# start of GIVEN DATA

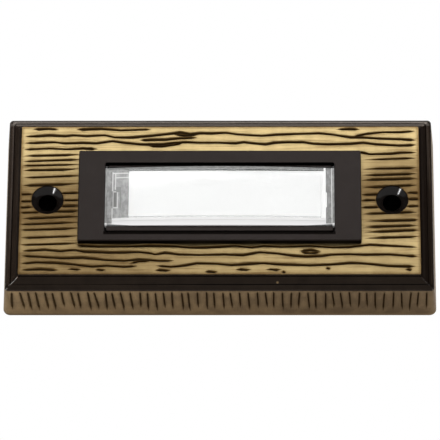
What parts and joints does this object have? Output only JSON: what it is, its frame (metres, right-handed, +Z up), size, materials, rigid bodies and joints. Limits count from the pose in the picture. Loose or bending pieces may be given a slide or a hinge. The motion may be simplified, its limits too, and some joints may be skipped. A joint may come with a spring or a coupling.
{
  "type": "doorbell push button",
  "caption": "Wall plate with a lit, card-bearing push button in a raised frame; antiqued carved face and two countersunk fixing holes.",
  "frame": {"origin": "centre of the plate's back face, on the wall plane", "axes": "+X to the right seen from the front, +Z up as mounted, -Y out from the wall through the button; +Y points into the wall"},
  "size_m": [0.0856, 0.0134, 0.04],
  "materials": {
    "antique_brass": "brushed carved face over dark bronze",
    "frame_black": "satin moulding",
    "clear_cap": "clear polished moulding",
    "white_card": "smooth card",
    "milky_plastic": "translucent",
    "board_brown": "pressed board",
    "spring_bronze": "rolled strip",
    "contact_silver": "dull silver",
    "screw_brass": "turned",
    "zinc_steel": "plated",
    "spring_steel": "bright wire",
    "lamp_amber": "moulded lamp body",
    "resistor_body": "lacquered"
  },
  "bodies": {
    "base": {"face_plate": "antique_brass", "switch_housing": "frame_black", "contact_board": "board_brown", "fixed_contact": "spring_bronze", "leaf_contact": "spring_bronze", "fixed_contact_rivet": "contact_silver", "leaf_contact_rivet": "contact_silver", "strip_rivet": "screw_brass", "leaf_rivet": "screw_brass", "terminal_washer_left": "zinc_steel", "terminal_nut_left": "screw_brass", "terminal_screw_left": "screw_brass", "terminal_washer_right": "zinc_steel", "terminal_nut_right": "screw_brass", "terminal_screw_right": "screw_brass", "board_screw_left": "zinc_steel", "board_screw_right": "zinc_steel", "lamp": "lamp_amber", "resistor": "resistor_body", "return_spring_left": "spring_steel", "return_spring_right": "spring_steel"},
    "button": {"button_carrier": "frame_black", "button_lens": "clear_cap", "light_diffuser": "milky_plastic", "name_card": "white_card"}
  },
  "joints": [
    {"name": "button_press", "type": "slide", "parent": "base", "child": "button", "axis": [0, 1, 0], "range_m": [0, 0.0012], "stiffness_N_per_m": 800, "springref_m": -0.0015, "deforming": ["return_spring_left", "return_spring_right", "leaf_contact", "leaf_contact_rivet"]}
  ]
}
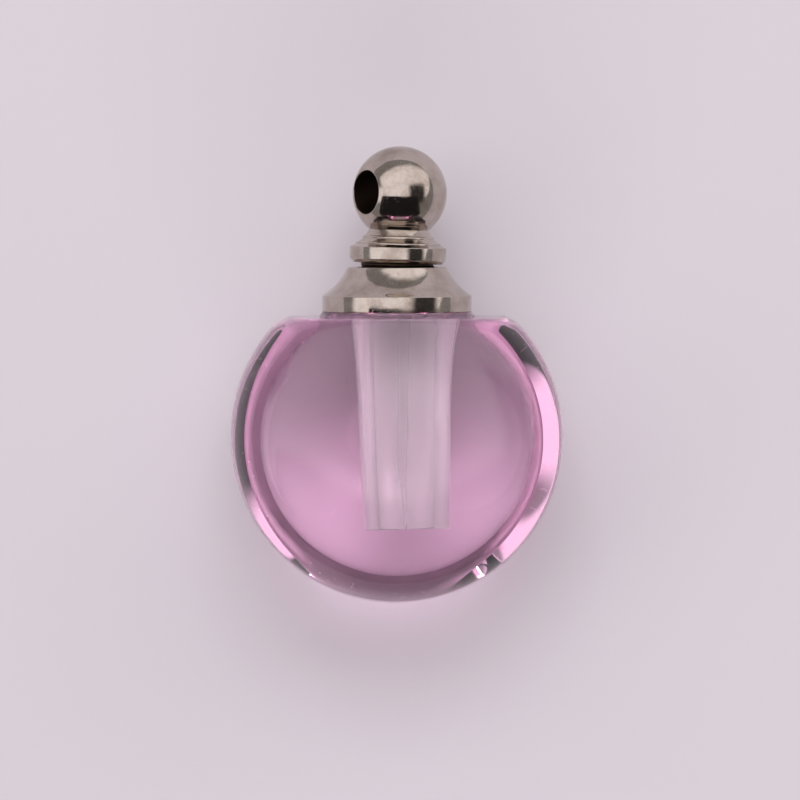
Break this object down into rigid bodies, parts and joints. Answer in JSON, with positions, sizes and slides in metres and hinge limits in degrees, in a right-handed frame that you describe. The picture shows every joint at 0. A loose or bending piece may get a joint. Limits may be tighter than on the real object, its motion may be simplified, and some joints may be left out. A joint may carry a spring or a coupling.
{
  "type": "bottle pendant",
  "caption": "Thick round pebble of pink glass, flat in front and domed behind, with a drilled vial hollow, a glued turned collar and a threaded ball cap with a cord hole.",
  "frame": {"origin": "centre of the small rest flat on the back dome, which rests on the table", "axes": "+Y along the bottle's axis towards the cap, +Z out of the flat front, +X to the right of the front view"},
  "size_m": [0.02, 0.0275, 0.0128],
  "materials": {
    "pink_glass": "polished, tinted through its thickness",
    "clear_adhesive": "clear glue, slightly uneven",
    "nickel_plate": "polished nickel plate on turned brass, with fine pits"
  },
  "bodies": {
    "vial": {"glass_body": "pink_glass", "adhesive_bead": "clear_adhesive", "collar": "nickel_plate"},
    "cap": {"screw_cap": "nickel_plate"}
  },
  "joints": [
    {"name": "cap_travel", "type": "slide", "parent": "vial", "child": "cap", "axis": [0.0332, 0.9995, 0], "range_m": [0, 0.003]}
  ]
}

# end of GIVEN DATA

* **WHAT THE EXERCISE ASKS**: Look above for the line containing "Break this object", then transcribe it and all lines after it through the last, exactly and with nothing else.

* **CORRECT RESPONSE**:
Break this object down into rigid bodies, parts and joints. Answer in JSON, with positions, sizes and slides in metres and hinge limits in degrees, in a right-handed frame that you describe. The picture shows every joint at 0. A loose or bending piece may get a joint. Limits may be tighter than on the real object, its motion may be simplified, and some joints may be left out. A joint may carry a spring or a coupling.
{
  "type": "bottle pendant",
  "caption": "Thick round pebble of pink glass, flat in front and domed behind, with a drilled vial hollow, a glued turned collar and a threaded ball cap with a cord hole.",
  "frame": {"origin": "centre of the small rest flat on the back dome, which rests on the table", "axes": "+Y along the bottle's axis towards the cap, +Z out of the flat front, +X to the right of the front view"},
  "size_m": [0.02, 0.0275, 0.0128],
  "materials": {
    "pink_glass": "polished, tinted through its thickness",
    "clear_adhesive": "clear glue, slightly uneven",
    "nickel_plate": "polished nickel plate on turned brass, with fine pits"
  },
  "bodies": {
    "vial": {"glass_body": "pink_glass", "adhesive_bead": "clear_adhesive", "collar": "nickel_plate"},
    "cap": {"screw_cap": "nickel_plate"}
  },
  "joints": [
    {"name": "cap_travel", "type": "slide", "parent": "vial", "child": "cap", "axis": [0.0332, 0.9995, 0], "range_m": [0, 0.003]}
  ]
}